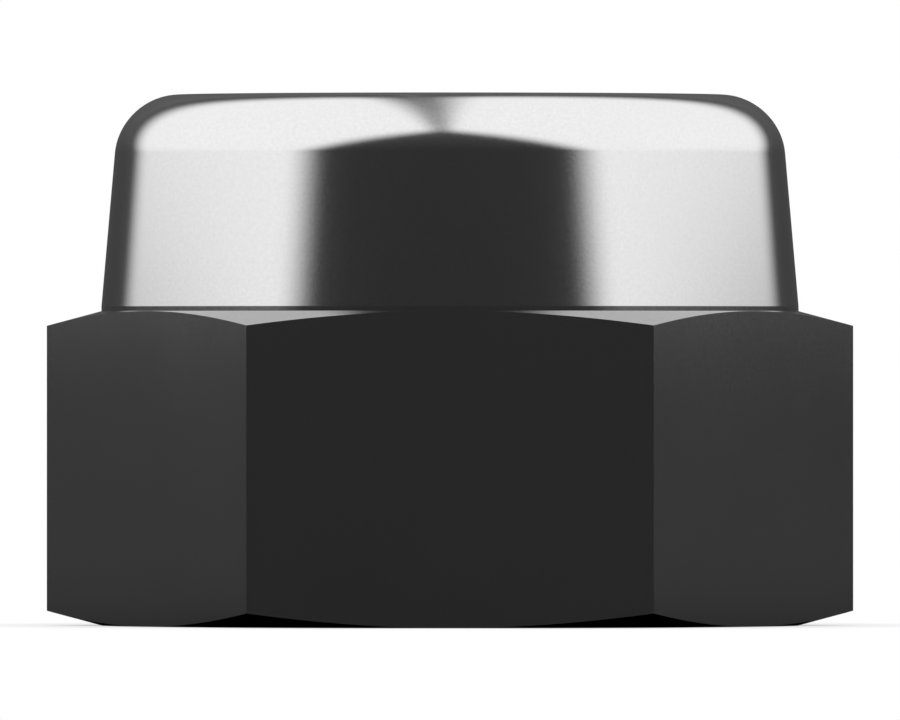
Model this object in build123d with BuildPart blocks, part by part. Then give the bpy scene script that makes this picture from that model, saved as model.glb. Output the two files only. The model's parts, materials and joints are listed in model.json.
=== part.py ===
from build123d import *
from math import cos, radians, tan
import os

# Lock nut for a coarse M20 thread, in millimetres: a hexagon nut whose tapered collar is rolled in over
# a nylon ring. The origin is the centre of the bearing face, and +Z runs up the thread's axis.

# Thread, with the 60 degree metric profile. Its bore is modelled at the minor diameter.
thread_diameter = 20.0
thread_pitch = 2.5
thread_angle = 60.0
thread_height_share = 5 / 8  # how much of the sharp V an internal thread keeps

# Hexagon, chamfered at both ends down to a circle that lies just inside the flats
hex_height = 13.5
flat_wall = 5.0  # metal from the thread's major diameter out to each flat
corner_chamfer_angle = 15.0
face_circle_inset = 0.025
turning_margin = 1.0  # how far the corner cutting cones run on past the corners

# Metal under the ring, with a countersink at each end of the thread
threaded_height = 16.9
countersink_angle = 120.0
entry_clearance = 0.5  # radial, from the thread's major diameter out to the countersink's rim
exit_clearance = 0.2

# Collar: a straight band, then a taper of even wall, rolled in at the top to a lip over the ring
collar_wall = 1.4
collar_band_height = 0.2
collar_taper = 5.0
shoulder_radius = 2.75  # outside; the pocket's corner is rounded about the same centre
smallest_pocket_corner = 0.2  # where the wall is as thick as the shoulder's radius
lip_clearance = 1.0  # radial, from the thread's major diameter out to the lip
lip_chamfer = 0.3  # top edge of the opening inside the lip

# Nylon ring, held between the pocket's floor and the lip
ring_height = 4.5
ring_bite = 0.7  # radial, from the thread's major diameter in to the ring's bore
ring_clearance = 0.05  # radial, inside the pocket's wall
ring_chamfer = 0.4  # both ends of the ring's bore, and its bottom outer edge

# Sizes that follow from the ones above
thread_radius = thread_diameter / 2
sharp_thread_height = thread_pitch / 2 / tan(radians(thread_angle / 2))
minor_radius = thread_radius - thread_height_share * sharp_thread_height
flat_distance = thread_radius + flat_wall
face_circle_radius = flat_distance - face_circle_inset
corner_distance = flat_distance / cos(radians(30))
taper_foot = hex_height + collar_band_height
lip_underside = threaded_height + ring_height
total_height = lip_underside + collar_wall
lip_radius = thread_radius + lip_clearance
ring_bore_radius = thread_radius - ring_bite
pocket_corner_radius = max(shoulder_radius - collar_wall, smallest_pocket_corner)


def collar_radius(height):
    """Outer radius of the collar's taper at a height above the bearing face."""
    return face_circle_radius - (height - taper_foot) * tan(radians(collar_taper))


def top_outer_corner(profile):
    """The highest, outermost corner of a profile drawn beside the thread's axis."""
    return profile.vertices().group_by(Axis.Y)[-1].sort_by(Axis.X)[-1]


def pocket_section(clearance=0.0):
    """Square-cornered section of the ring's pocket from the axis out, less a clearance at its wall."""
    with BuildSketch(Plane.XZ) as section:
        with BuildLine():
            Polyline(
                (0, threaded_height),
                (collar_radius(threaded_height) - collar_wall - clearance, threaded_height),
                (collar_radius(lip_underside) - collar_wall - clearance, lip_underside),
                (0, lip_underside),
                close=True,
            )
        make_face()
    return section.sketch


os.makedirs("parts", exist_ok=True)

# The steel nut, from hexagon bar
with BuildPart() as nut_body:
    with BuildSketch():
        RegularPolygon(flat_distance, side_count=6, major_radius=False)
    extrude(amount=hex_height)

    # Shallow cones turn the corners off at both ends
    turned_radius = corner_distance + turning_margin
    turned_drop = (turned_radius - face_circle_radius) * tan(radians(corner_chamfer_angle))
    with BuildSketch(Plane.XZ):
        with BuildLine():
            Polyline(
                (0, 0),
                (face_circle_radius, 0),
                (turned_radius, turned_drop),
                (turned_radius, hex_height - turned_drop),
                (face_circle_radius, hex_height),
                (0, hex_height),
                close=True,
            )
        make_face()
    revolve(axis=Axis.Z, mode=Mode.INTERSECT)

    # Collar, with its shoulder rounded by the rolling
    with BuildSketch(Plane.XZ) as collar_section:
        with BuildLine():
            Polyline(
                (0, hex_height),
                (face_circle_radius, hex_height),
                (face_circle_radius, taper_foot),
                (collar_radius(total_height), total_height),
                (0, total_height),
                close=True,
            )
        make_face()
        fillet(top_outer_corner(collar_section), radius=shoulder_radius)
    revolve(axis=Axis.Z)

    # Pocket for the ring, which leaves the same wall under the shoulder as beside it
    revolve(pocket_section(), axis=Axis.Z, mode=Mode.SUBTRACT)
    pocket_circles = nut_body.edges(Select.LAST).filter_by(GeomType.CIRCLE)
    fillet(pocket_circles.sort_by(Axis.Z)[-1], radius=pocket_corner_radius)

    # Thread's bore, countersunk at the bearing face and at the pocket's floor
    with Locations(-Plane.XY):
        CounterSinkHole(
            minor_radius,
            thread_radius + entry_clearance,
            depth=threaded_height,
            counter_sink_angle=countersink_angle,
        )
    with Locations(Plane.XY.offset(threaded_height)):
        CounterSinkHole(
            minor_radius,
            thread_radius + exit_clearance,
            depth=threaded_height,
            counter_sink_angle=countersink_angle,
        )

    # Opening inside the rolled lip, wide enough to pass the bolt
    with Locations(Plane.XY.offset(total_height)):
        Hole(lip_radius, depth=total_height - threaded_height)
    lip_circles = nut_body.edges(Select.LAST).filter_by(GeomType.CIRCLE)
    chamfer(lip_circles.sort_by(Axis.Z)[-1], length=lip_chamfer)

nut_body.part.label = "nut_body"
export_step(nut_body.part, "parts/nut_body.step")

# The nylon ring, which fills the pocket and stands in past the thread's major diameter
with BuildPart() as locking_ring:
    revolve(pocket_section(ring_clearance), axis=Axis.Z)
    chamfer(locking_ring.edges().group_by(Axis.Z)[-1], length=pocket_corner_radius)
    chamfer(locking_ring.edges().group_by(Axis.Z)[0], length=ring_chamfer)
    with Locations(Plane.XY.offset(lip_underside)):
        Hole(ring_bore_radius)
    chamfer(locking_ring.edges(Select.LAST).filter_by(GeomType.CIRCLE), length=ring_chamfer)

locking_ring.part.label = "locking_ring"
export_step(locking_ring.part, "parts/locking_ring.step")
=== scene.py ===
import json
from math import atan2, ceil, cos, hypot, pi, sin, tan

import bmesh
import bpy
from bpy.props import FloatProperty, FloatVectorProperty, IntProperty, PointerProperty
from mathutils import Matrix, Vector


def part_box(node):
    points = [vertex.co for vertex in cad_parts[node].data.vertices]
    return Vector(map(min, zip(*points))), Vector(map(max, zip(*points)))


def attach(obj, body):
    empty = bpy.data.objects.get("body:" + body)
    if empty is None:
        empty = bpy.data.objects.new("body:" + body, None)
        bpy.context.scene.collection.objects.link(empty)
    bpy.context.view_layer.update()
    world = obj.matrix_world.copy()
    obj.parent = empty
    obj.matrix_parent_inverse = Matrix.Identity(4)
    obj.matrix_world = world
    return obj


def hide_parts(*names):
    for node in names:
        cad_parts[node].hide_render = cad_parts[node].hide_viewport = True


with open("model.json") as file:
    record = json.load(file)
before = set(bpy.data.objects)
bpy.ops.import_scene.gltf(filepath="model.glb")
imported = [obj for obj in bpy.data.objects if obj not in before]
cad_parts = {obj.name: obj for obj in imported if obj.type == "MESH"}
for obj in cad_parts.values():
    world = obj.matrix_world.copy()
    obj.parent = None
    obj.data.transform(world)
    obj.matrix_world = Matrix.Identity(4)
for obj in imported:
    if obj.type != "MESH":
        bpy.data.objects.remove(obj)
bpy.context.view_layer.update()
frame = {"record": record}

bl_info = {
    "name": "Nylon insert lock nut",
    "version": (1, 0, 0),
    "blender": (4, 5, 0),
    "location": "3D View > Sidebar > Lock nut",
    "description": "Makes a lock nut with its cut thread and nylon ring, and a small studio to show it in",
    "category": "Object",
}

MM = 0.001
DEGREE = pi / 180
QUARTER_TURN = pi / 2
CORNER_TO_FLAT = 30 * DEGREE  # turn from a corner of the hexagon to the middle of a flat
HAIR = 0.005 * MM  # places that lie closer than this count as one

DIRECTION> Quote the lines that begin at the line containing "# The nylon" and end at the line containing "bpy.context.scene.collection.objects.link(empty)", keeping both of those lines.

EXERCISE RESULT>
# The nylon ring, which fills the pocket and stands in past the thread's major diameter
with BuildPart() as locking_ring:
    revolve(pocket_section(ring_clearance), axis=Axis.Z)
    chamfer(locking_ring.edges().group_by(Axis.Z)[-1], length=pocket_corner_radius)
    chamfer(locking_ring.edges().group_by(Axis.Z)[0], length=ring_chamfer)
    with Locations(Plane.XY.offset(lip_underside)):
        Hole(ring_bore_radius)
    chamfer(locking_ring.edges(Select.LAST).filter_by(GeomType.CIRCLE), length=ring_chamfer)

locking_ring.part.label = "locking_ring"
export_step(locking_ring.part, "parts/locking_ring.step")
=== scene.py ===
import json
from math import atan2, ceil, cos, hypot, pi, sin, tan

import bmesh
import bpy
from bpy.props import FloatProperty, FloatVectorProperty, IntProperty, PointerProperty
from mathutils import Matrix, Vector


def part_box(node):
    points = [vertex.co for vertex in cad_parts[node].data.vertices]
    return Vector(map(min, zip(*points))), Vector(map(max, zip(*points)))


def attach(obj, body):
    empty = bpy.data.objects.get("body:" + body)
    if empty is None:
        empty = bpy.data.objects.new("body:" + body, None)
        bpy.context.scene.collection.objects.link(empty)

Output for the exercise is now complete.